家庭医学館 の解説
ほんたいせいしんせんろうじんせいしんせんかぞくせいしんせん【本態性振戦(老人性振戦/家族性振戦) Essential Tremor】
50歳以上の人にみられる震(ふる)えで、からだのどこにでもおこりますが、通常は、片側の手、ついで腕、反対側の手、腕と伝わっていくことが多いようです。発症に男女差はありません。
頭やくびの震えで始まることもありますが、この場合は、自分よりも周囲の人に指摘されて気づくことが多いようです。少量の飲酒で、これらの症状が軽くなることがあります。
原因は不明ですが、血のつながった家族にも同じ症状の人のいるケースがあるので、遺伝性の要素があるのかもしれません。

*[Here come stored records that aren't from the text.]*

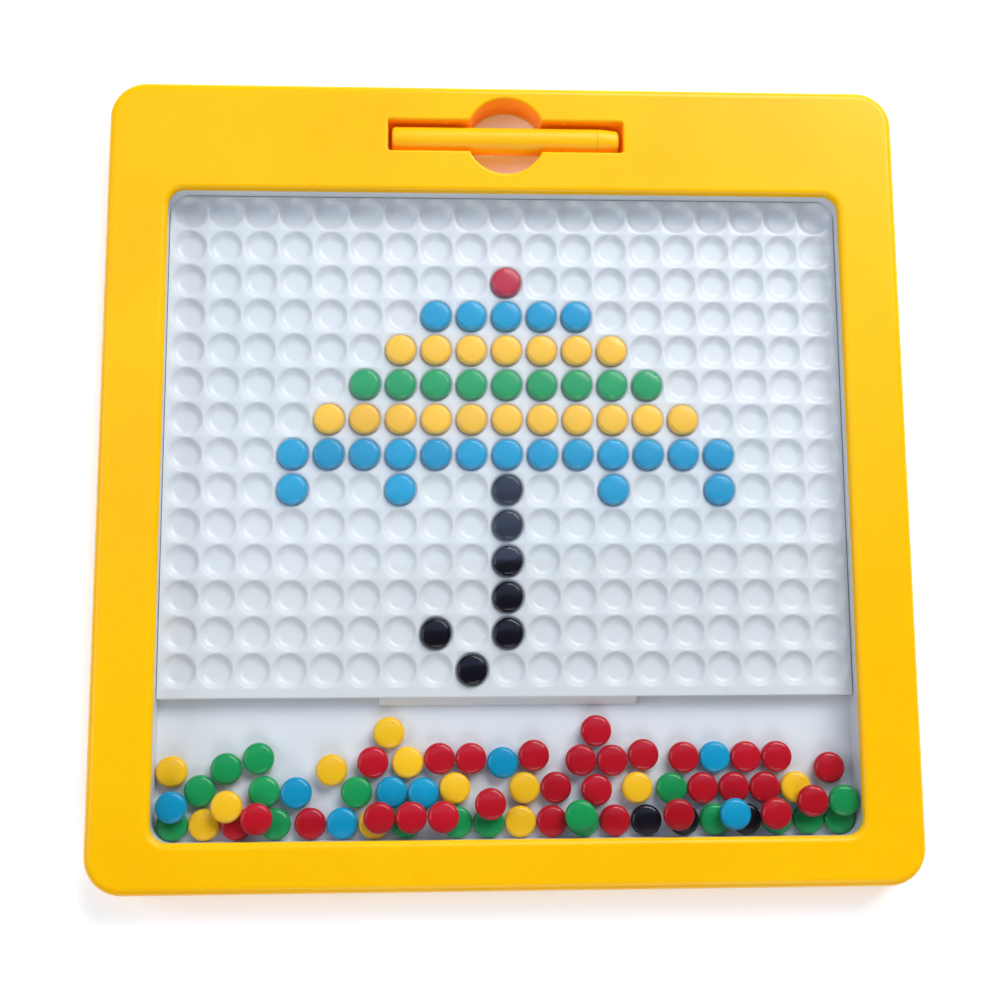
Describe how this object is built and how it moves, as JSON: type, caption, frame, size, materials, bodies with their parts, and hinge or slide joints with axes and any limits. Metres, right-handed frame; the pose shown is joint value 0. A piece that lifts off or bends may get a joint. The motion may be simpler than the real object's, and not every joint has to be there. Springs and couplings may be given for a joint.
{
  "type": "magnetic bead drawing board",
  "caption": "Square flat drawing board: a clear-covered dimple grid over a tray of loose round beads, in a moulded frame with a magnet-tipped pen stored in a slot.",
  "frame": {"origin": "bottom centre of the frame", "axes": "+Z out of the window, away from the table; +Y towards the pen slot; +X to the right when the pen slot is at the top"},
  "size_m": [0.263, 0.263, 0.015],
  "materials": {
    "frame_yellow": "smooth moulded, soft gloss",
    "shell_white": "smooth moulded, cool white",
    "cover_clear": "clear, polished",
    "board_white": "smooth moulded, cool white",
    "screw_steel": "zinc plated",
    "pen_yellow": "smooth moulded, soft gloss",
    "magnet_nickel": "nickel plated",
    "bead_red": "glossy",
    "bead_blue": "glossy",
    "bead_yellow": "glossy",
    "bead_green": "glossy",
    "bead_black": "glossy"
  },
  "bodies": {
    "case": {"front_frame": "frame_yellow", "back_shell": "shell_white", "clear_cover": "cover_clear", "dimple_board": "board_white", "case_screws": "screw_steel"},
    "pen": {"pen_barrel": "pen_yellow", "pen_tip": "pen_yellow", "pen_magnet": "magnet_nickel"},
    "bead_tip": {"bead_tip": "bead_red"},
    "bead_arc1_1": {"bead_arc1_1": "bead_blue"},
    "bead_arc1_2": {"bead_arc1_2": "bead_blue"},
    "bead_arc1_3": {"bead_arc1_3": "bead_blue"},
    "bead_arc1_4": {"bead_arc1_4": "bead_blue"},
    "bead_arc1_5": {"bead_arc1_5": "bead_blue"},
    "bead_arc2_1": {"bead_arc2_1": "bead_yellow"},
    "bead_arc2_2": {"bead_arc2_2": "bead_yellow"},
    "bead_arc2_3": {"bead_arc2_3": "bead_yellow"},
    "bead_arc2_4": {"bead_arc2_4": "bead_yellow"},
    "bead_arc2_5": {"bead_arc2_5": "bead_yellow"},
    "bead_arc2_6": {"bead_arc2_6": "bead_yellow"},
    "bead_arc2_7": {"bead_arc2_7": "bead_yellow"},
    "bead_arc3_1": {"bead_arc3_1": "bead_green"},
    "bead_arc3_2": {"bead_arc3_2": "bead_green"},
    "bead_arc3_3": {"bead_arc3_3": "bead_green"},
    "bead_arc3_4": {"bead_arc3_4": "bead_green"},
    "bead_arc3_5": {"bead_arc3_5": "bead_green"},
    "bead_arc3_6": {"bead_arc3_6": "bead_green"},
    "bead_arc3_7": {"bead_arc3_7": "bead_green"},
    "bead_arc3_8": {"bead_arc3_8": "bead_green"},
    "bead_arc3_9": {"bead_arc3_9": "bead_green"},
    "bead_arc4": {"bead_arc4": "bead_yellow"},
    "bead_arc5": {"bead_arc5": "bead_blue"},
    "bead_scallop_1": {"bead_scallop_1": "bead_blue"},
    "bead_scallop_2": {"bead_scallop_2": "bead_blue"},
    "bead_scallop_3": {"bead_scallop_3": "bead_blue"},
    "bead_scallop_4": {"bead_scallop_4": "bead_blue"},
    "bead_stem_1": {"bead_stem_1": "bead_black"},
    "bead_stem_2": {"bead_stem_2": "bead_black"},
    "bead_stem_3": {"bead_stem_3": "bead_black"},
    "bead_stem_4": {"bead_stem_4": "bead_black"},
    "bead_stem_5": {"bead_stem_5": "bead_black"},
    "bead_hook_1": {"bead_hook_1": "bead_black"},
    "bead_hook_2": {"bead_hook_2": "bead_black"},
    "loose_beads": {"tray_red": "bead_red", "tray_blue": "bead_blue", "tray_yellow": "bead_yellow", "tray_green": "bead_green", "tray_black": "bead_black"},
    "heap_beads": {"heap_red": "bead_red", "heap_blue": "bead_blue", "heap_yellow": "bead_yellow", "heap_green": "bead_green"}
  },
  "joints": [
    {"name": "pen_lift", "type": "slide", "parent": "case", "child": "pen", "axis": [0, 0, 1], "range_m": [0, 0.02]},
    {"name": "bead_tip_lift", "type": "slide", "parent": "case", "child": "bead_tip", "axis": [0, 0, 1], "range_m": [0, 0.0024]},
    {"name": "bead_arc1_1_lift", "type": "slide", "parent": "case", "child": "bead_arc1_1", "axis": [0, 0, 1], "range_m": [0, 0.0024]},
    {"name": "bead_arc1_2_lift", "type": "slide", "parent": "case", "child": "bead_arc1_2", "axis": [0, 0, 1], "range_m": [0, 0.0024]},
    {"name": "bead_arc1_3_lift", "type": "slide", "parent": "case", "child": "bead_arc1_3", "axis": [0, 0, 1], "range_m": [0, 0.0024]},
    {"name": "bead_arc1_4_lift", "type": "slide", "parent": "case", "child": "bead_arc1_4", "axis": [0, 0, 1], "range_m": [0, 0.0024]},
    {"name": "bead_arc1_5_lift", "type": "slide", "parent": "case", "child": "bead_arc1_5", "axis": [0, 0, 1], "range_m": [0, 0.0024]},
    {"name": "bead_arc2_1_lift", "type": "slide", "parent": "case", "child": "bead_arc2_1", "axis": [0, 0, 1], "range_m": [0, 0.0024]},
    {"name": "bead_arc2_2_lift", "type": "slide", "parent": "case", "child": "bead_arc2_2", "axis": [0, 0, 1], "range_m": [0, 0.0024]},
    {"name": "bead_arc2_3_lift", "type": "slide", "parent": "case", "child": "bead_arc2_3", "axis": [0, 0, 1], "range_m": [0, 0.0024]},
    {"name": "bead_arc2_4_lift", "type": "slide", "parent": "case", "child": "bead_arc2_4", "axis": [0, 0, 1], "range_m": [0, 0.0024]},
    {"name": "bead_arc2_5_lift", "type": "slide", "parent": "case", "child": "bead_arc2_5", "axis": [0, 0, 1], "range_m": [0, 0.0024]},
    {"name": "bead_arc2_6_lift", "type": "slide", "parent": "case", "child": "bead_arc2_6", "axis": [0, 0, 1], "range_m": [0, 0.0024]},
    {"name": "bead_arc2_7_lift", "type": "slide", "parent": "case", "child": "bead_arc2_7", "axis": [0, 0, 1], "range_m": [0, 0.0024]},
    {"name": "bead_arc3_1_lift", "type": "slide", "parent": "case", "child": "bead_arc3_1", "axis": [0, 0, 1], "range_m": [0, 0.0024]},
    {"name": "bead_arc3_2_lift", "type": "slide", "parent": "case", "child": "bead_arc3_2", "axis": [0, 0, 1], "range_m": [0, 0.0024]},
    {"name": "bead_arc3_3_lift", "type": "slide", "parent": "case", "child": "bead_arc3_3", "axis": [0, 0, 1], "range_m": [0, 0.0024]},
    {"name": "bead_arc3_4_lift", "type": "slide", "parent": "case", "child": "bead_arc3_4", "axis": [0, 0, 1], "range_m": [0, 0.0024]},
    {"name": "bead_arc3_5_lift", "type": "slide", "parent": "case", "child": "bead_arc3_5", "axis": [0, 0, 1], "range_m": [0, 0.0024]},
    {"name": "bead_arc3_6_lift", "type": "slide", "parent": "case", "child": "bead_arc3_6", "axis": [0, 0, 1], "range_m": [0, 0.0024]},
    {"name": "bead_arc3_7_lift", "type": "slide", "parent": "case", "child": "bead_arc3_7", "axis": [0, 0, 1], "range_m": [0, 0.0024]},
    {"name": "bead_arc3_8_lift", "type": "slide", "parent": "case", "child": "bead_arc3_8", "axis": [0, 0, 1], "range_m": [0, 0.0024]},
    {"name": "bead_arc3_9_lift", "type": "slide", "parent": "case", "child": "bead_arc3_9", "axis": [0, 0, 1], "range_m": [0, 0.0024]},
    {"name": "bead_arc4_lift", "type": "slide", "parent": "case", "child": "bead_arc4", "axis": [0, 0, 1], "range_m": [0, 0.0024]},
    {"name": "bead_arc5_lift", "type": "slide", "parent": "case", "child": "bead_arc5", "axis": [0, 0, 1], "range_m": [0, 0.0024]},
    {"name": "bead_scallop_1_lift", "type": "slide", "parent": "case", "child": "bead_scallop_1", "axis": [0, 0, 1], "range_m": [0, 0.0024]},
    {"name": "bead_scallop_2_lift", "type": "slide", "parent": "case", "child": "bead_scallop_2", "axis": [0, 0, 1], "range_m": [0, 0.0024]},
    {"name": "bead_scallop_3_lift", "type": "slide", "parent": "case", "child": "bead_scallop_3", "axis": [0, 0, 1], "range_m": [0, 0.0024]},
    {"name": "bead_scallop_4_lift", "type": "slide", "parent": "case", "child": "bead_scallop_4", "axis": [0, 0, 1], "range_m": [0, 0.0024]},
    {"name": "bead_stem_1_lift", "type": "slide", "parent": "case", "child": "bead_stem_1", "axis": [0, 0, 1], "range_m": [0, 0.0024]},
    {"name": "bead_stem_2_lift", "type": "slide", "parent": "case", "child": "bead_stem_2", "axis": [0, 0, 1], "range_m": [0, 0.0024]},
    {"name": "bead_stem_3_lift", "type": "slide", "parent": "case", "child": "bead_stem_3", "axis": [0, 0, 1], "range_m": [0, 0.0024]},
    {"name": "bead_stem_4_lift", "type": "slide", "parent": "case", "child": "bead_stem_4", "axis": [0, 0, 1], "range_m": [0, 0.0024]},
    {"name": "bead_stem_5_lift", "type": "slide", "parent": "case", "child": "bead_stem_5", "axis": [0, 0, 1], "range_m": [0, 0.0024]},
    {"name": "bead_hook_1_lift", "type": "slide", "parent": "case", "child": "bead_hook_1", "axis": [0, 0, 1], "range_m": [0, 0.0024]},
    {"name": "bead_hook_2_lift", "type": "slide", "parent": "case", "child": "bead_hook_2", "axis": [0, 0, 1], "range_m": [0, 0.0024]},
    {"name": "loose_beads_slide", "type": "slide", "parent": "case", "child": "loose_beads", "axis": [0, 1, 0], "range_m": [0, 0.002]},
    {"name": "heap_beads_lift", "type": "slide", "parent": "loose_beads", "child": "heap_beads", "axis": [0, 0, 1], "range_m": [0, 0.0007]}
  ]
}
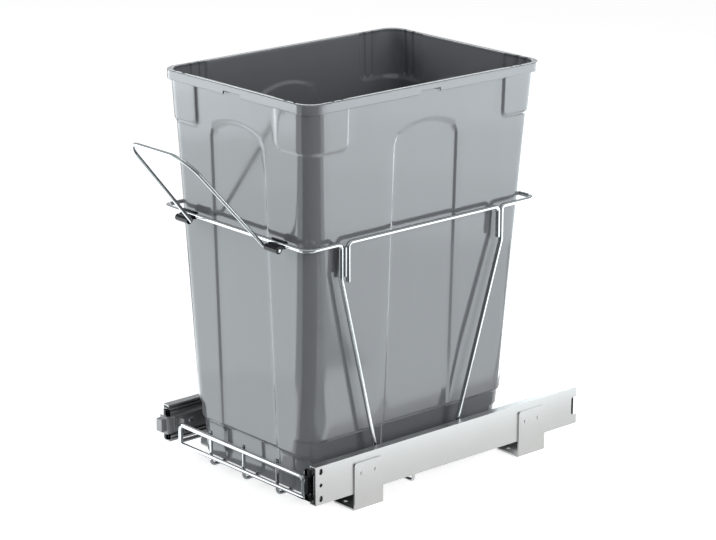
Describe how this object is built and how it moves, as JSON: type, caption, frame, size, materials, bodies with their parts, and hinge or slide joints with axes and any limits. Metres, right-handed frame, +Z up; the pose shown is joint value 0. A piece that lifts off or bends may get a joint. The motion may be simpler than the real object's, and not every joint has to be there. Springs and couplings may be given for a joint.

パーキンソン病とまちがわれることがありますが、パーキンソン病とはちがい、筋肉がかたくならないこと、方向転換時に倒れたりする姿勢反射異常がないことで明確に区別がつきます。
[治療]
β遮断薬(ベータしゃだんやく)(ブロッカー)のプロプラノロールを内服します。抗けいれん薬のプリミドン(マイソリン)が有効なこともあります。
一般的には、日常生活に悪影響をおよぼすことはほとんどないのですが、震えがきわめて強く、薬が効かず、日常生活に支障のある場合は、定位脳手術(ていいのうしゅじゅつ)(コラム「定位脳手術」)により、脳の一部を破壊する外科的な治療法もあります。